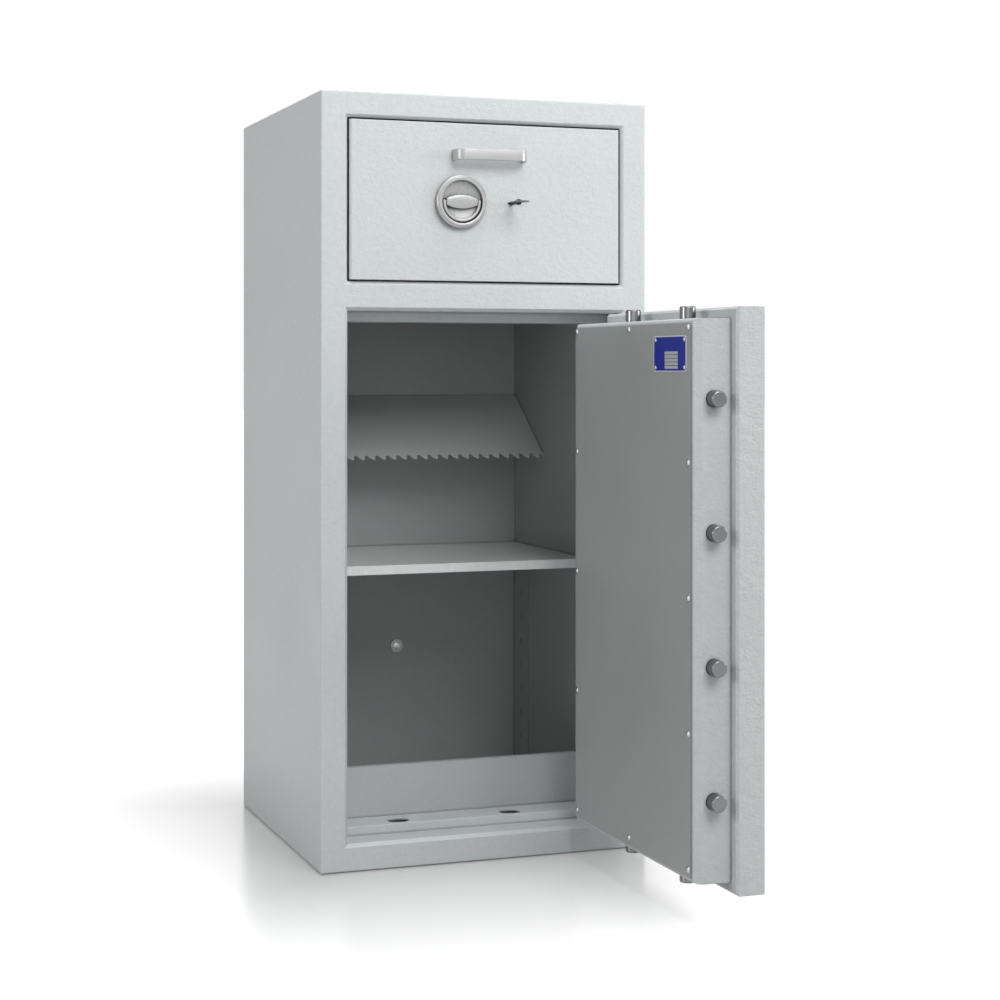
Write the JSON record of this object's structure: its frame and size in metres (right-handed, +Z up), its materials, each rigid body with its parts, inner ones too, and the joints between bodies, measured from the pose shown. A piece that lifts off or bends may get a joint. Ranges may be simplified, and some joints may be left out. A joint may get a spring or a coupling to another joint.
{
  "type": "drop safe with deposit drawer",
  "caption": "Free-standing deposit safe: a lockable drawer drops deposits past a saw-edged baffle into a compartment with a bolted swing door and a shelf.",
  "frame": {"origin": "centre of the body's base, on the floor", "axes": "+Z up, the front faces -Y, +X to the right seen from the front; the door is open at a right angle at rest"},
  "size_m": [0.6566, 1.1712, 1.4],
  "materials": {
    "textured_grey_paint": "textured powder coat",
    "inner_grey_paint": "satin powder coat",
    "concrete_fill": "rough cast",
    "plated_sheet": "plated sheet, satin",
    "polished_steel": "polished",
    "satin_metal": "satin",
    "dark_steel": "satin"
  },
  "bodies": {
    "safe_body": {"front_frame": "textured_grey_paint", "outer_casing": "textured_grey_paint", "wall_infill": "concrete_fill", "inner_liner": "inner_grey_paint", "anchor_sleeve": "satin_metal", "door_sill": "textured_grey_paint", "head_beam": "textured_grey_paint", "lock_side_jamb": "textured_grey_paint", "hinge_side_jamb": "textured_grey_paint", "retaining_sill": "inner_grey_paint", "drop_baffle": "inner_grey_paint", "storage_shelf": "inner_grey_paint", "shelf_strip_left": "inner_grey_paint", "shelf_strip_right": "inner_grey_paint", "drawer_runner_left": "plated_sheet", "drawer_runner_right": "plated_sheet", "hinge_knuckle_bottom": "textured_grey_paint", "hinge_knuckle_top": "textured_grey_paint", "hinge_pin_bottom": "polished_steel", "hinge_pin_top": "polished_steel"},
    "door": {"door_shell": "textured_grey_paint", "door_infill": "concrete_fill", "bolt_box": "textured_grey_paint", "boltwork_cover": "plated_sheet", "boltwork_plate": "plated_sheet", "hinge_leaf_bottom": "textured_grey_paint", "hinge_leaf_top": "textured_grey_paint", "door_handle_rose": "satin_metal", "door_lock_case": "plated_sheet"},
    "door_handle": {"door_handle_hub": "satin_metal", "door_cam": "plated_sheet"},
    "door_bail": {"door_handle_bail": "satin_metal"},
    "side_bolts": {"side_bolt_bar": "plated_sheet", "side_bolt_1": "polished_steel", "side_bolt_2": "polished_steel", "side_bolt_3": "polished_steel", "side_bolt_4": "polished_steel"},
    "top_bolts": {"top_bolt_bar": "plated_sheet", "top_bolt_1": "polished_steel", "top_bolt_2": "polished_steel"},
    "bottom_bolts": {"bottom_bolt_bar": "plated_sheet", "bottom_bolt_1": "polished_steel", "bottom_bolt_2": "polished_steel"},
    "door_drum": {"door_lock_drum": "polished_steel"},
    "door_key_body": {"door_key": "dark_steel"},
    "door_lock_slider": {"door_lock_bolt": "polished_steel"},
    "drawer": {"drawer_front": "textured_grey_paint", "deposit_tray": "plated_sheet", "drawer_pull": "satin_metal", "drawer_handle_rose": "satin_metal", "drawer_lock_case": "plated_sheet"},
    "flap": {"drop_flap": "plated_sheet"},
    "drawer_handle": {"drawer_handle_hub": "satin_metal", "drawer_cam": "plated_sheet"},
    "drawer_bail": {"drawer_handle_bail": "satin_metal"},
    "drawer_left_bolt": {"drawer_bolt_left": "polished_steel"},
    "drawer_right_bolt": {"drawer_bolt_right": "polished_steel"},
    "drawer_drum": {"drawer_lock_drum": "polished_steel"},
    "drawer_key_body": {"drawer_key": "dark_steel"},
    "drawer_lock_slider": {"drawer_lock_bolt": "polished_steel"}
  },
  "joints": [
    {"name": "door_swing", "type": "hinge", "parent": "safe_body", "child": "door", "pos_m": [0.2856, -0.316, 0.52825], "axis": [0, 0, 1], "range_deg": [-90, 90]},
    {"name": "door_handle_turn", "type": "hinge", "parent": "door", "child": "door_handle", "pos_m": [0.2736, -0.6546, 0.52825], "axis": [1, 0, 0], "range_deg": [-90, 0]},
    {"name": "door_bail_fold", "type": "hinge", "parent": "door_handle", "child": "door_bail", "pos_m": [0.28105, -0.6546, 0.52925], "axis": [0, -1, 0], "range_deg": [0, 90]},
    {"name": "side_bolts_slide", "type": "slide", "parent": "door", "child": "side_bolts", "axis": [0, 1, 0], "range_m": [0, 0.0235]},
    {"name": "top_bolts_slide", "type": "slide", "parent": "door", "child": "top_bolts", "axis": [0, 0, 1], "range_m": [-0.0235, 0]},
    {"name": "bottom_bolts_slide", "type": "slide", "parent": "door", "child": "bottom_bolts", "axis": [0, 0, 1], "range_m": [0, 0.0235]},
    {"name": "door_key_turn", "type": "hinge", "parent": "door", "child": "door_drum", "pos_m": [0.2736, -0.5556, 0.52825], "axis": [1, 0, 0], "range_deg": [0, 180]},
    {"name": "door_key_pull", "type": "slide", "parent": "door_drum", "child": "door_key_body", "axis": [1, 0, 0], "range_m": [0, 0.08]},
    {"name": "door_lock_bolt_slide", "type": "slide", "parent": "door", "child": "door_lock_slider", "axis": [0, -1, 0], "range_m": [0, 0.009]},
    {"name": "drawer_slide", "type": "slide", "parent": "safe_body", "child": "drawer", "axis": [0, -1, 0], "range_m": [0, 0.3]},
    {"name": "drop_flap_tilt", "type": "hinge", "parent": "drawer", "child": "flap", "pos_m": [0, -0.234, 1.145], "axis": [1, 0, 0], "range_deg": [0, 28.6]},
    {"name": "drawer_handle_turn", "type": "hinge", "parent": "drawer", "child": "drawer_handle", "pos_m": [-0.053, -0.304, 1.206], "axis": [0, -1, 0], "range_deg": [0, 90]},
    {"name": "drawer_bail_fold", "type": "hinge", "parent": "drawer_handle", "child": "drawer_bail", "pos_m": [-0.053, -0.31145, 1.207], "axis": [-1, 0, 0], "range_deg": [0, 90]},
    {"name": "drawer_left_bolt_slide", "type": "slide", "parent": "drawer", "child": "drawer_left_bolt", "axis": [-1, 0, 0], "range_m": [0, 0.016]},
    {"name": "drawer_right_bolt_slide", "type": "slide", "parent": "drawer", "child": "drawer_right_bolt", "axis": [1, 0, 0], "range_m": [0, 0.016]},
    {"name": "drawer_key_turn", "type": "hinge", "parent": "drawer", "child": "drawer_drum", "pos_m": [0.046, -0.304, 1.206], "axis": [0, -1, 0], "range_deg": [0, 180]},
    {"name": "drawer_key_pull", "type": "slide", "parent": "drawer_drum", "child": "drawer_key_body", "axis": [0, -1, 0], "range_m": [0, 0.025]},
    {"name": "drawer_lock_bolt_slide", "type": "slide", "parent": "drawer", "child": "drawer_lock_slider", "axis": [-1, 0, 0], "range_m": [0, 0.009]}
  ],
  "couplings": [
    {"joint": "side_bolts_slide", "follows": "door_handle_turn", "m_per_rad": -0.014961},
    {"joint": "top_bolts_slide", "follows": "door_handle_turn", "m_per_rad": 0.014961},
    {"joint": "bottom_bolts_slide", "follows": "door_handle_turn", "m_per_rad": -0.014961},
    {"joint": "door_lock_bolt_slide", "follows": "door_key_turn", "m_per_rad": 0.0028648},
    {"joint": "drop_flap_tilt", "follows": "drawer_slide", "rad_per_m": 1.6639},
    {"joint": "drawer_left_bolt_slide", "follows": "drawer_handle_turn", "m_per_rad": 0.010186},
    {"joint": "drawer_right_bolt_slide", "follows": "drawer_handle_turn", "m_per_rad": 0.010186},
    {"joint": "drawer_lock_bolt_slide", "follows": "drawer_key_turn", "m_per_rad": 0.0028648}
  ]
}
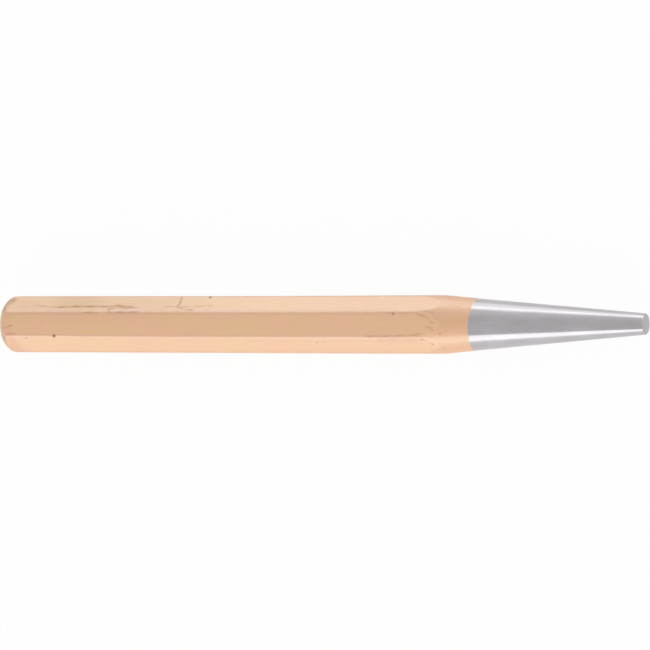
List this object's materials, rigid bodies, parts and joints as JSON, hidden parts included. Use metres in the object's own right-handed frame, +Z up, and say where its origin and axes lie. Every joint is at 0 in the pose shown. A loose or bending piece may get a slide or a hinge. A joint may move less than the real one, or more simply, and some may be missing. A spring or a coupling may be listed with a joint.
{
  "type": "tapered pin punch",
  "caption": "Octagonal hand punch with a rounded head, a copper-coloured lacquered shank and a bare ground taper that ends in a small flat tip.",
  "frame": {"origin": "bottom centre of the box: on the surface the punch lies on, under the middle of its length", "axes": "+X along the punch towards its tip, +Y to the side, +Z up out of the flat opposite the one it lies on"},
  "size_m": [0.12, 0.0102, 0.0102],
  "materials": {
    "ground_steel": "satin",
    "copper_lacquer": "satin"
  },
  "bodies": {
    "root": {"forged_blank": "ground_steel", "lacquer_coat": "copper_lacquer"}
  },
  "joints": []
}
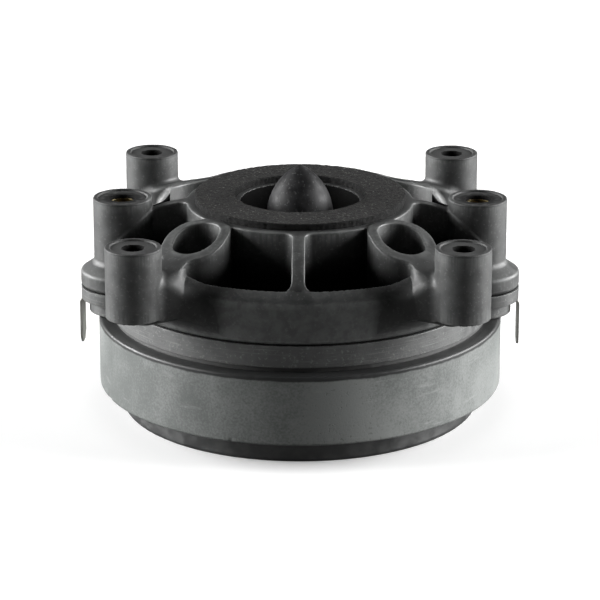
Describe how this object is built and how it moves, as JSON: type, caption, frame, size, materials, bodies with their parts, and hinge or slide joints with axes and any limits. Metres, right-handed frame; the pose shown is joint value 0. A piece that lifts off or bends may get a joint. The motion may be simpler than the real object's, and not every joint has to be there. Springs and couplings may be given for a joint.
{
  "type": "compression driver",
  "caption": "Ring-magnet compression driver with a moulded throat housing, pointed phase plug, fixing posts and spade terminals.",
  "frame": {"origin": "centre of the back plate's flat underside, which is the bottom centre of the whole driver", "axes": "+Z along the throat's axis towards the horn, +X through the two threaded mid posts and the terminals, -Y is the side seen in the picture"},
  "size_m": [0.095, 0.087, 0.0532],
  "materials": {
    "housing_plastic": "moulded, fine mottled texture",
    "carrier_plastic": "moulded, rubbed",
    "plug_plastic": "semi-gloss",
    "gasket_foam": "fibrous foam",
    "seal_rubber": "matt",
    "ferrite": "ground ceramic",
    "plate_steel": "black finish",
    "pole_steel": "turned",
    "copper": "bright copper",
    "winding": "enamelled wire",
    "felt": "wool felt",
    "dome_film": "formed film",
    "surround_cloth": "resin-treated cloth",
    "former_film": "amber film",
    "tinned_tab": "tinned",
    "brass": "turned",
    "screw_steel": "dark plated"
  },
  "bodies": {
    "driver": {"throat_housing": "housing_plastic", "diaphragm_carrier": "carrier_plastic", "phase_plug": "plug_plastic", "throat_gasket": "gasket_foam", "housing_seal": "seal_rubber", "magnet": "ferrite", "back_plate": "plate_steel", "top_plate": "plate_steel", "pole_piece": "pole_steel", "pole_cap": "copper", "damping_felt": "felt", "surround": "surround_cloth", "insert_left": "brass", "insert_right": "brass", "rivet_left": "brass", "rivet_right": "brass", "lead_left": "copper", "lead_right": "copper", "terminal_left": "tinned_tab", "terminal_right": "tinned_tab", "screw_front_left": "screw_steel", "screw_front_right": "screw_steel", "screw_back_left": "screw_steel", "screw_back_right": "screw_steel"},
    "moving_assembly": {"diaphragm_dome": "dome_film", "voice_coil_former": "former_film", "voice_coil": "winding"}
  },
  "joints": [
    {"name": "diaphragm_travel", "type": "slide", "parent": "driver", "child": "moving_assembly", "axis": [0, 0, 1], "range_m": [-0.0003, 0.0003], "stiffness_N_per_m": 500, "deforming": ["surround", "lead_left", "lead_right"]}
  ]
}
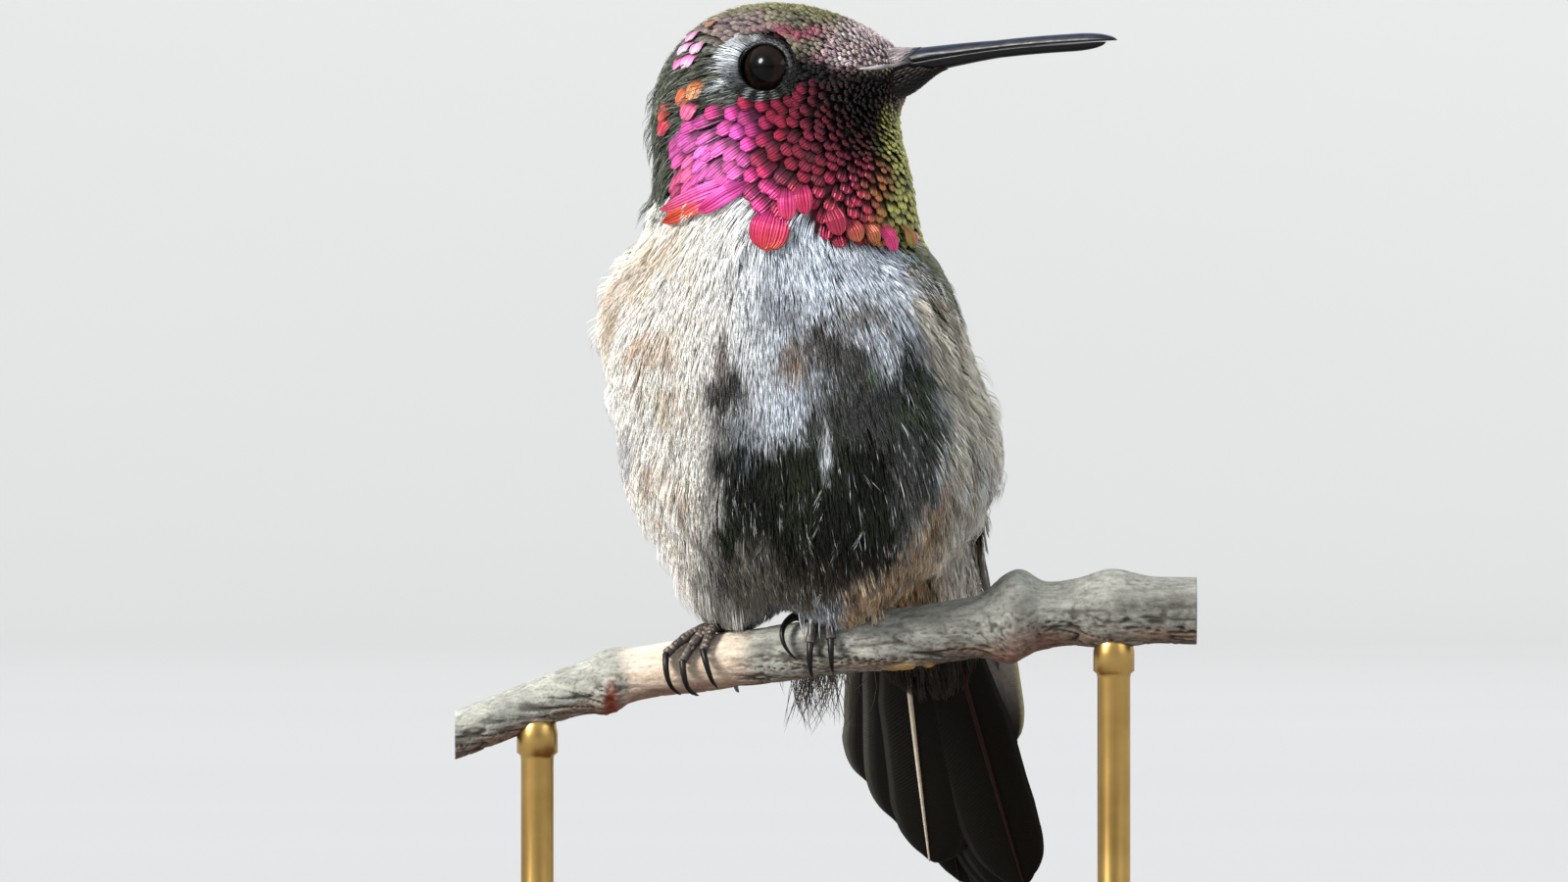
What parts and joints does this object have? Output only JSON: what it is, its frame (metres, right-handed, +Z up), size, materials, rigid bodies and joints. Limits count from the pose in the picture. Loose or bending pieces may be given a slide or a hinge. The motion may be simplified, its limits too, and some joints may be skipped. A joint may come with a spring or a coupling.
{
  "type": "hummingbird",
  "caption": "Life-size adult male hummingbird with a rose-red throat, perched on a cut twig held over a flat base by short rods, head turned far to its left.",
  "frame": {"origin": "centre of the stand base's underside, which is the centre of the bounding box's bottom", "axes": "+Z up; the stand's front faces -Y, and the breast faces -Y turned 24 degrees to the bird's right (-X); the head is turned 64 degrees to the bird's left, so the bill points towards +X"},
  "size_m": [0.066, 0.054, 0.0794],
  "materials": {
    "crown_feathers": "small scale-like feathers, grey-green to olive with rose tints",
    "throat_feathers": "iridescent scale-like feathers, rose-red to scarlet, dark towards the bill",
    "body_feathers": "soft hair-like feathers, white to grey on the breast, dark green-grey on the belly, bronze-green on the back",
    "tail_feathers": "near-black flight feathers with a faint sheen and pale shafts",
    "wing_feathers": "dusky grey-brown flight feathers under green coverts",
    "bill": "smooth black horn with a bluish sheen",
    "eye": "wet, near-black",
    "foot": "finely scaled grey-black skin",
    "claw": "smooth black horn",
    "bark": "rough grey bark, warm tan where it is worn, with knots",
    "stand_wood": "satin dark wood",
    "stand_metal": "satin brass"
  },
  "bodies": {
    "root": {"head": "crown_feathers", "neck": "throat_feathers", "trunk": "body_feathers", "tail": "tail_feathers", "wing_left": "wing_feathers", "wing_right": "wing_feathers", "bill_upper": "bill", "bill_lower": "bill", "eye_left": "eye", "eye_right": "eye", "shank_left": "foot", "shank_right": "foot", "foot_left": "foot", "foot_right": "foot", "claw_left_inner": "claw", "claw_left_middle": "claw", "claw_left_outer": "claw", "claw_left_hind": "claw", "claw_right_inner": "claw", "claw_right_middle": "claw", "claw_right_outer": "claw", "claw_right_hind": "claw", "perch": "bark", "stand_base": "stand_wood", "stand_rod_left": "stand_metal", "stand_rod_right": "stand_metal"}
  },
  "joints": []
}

_ _ _

YOUR OBJECTIVE: In the records above, find each line holding "axes" and copy it.

EXERCISE ANSWER:
  "frame": {"origin": "centre of the body's base, on the floor", "axes": "+Z up, the front faces -Y, +X to the right seen from the front; the door is open at a right angle at rest"},
List this object's materials, rigid bodies, parts and joints as JSON, hidden parts included. Use metres in the object's own right-handed frame, +Z up, and say where its origin and axes lie. Every joint is at 0 in the pose shown. A loose or bending piece may get a slide or a hinge. A joint may move less than the real one, or more simply, and some may be missing. A spring or a coupling may be listed with a joint.
  "frame": {"origin": "bottom centre of the box: on the surface the punch lies on, under the middle of its length", "axes": "+X along the punch towards its tip, +Y to the side, +Z up out of the flat opposite the one it lies on"},
Describe how this object is built and how it moves, as JSON: type, caption, frame, size, materials, bodies with their parts, and hinge or slide joints with axes and any limits. Metres, right-handed frame; the pose shown is joint value 0. A piece that lifts off or bends may get a joint. The motion may be simpler than the real object's, and not every joint has to be there. Springs and couplings may be given for a joint.
  "frame": {"origin": "centre of the back plate's flat underside, which is the bottom centre of the whole driver", "axes": "+Z along the throat's axis towards the horn, +X through the two threaded mid posts and the terminals, -Y is the side seen in the picture"},
  "frame": {"origin": "centre of the stand base's underside, which is the centre of the bounding box's bottom", "axes": "+Z up; the stand's front faces -Y, and the breast faces -Y turned 24 degrees to the bird's right (-X); the head is turned 64 degrees to the bird's left, so the bill points towards +X"},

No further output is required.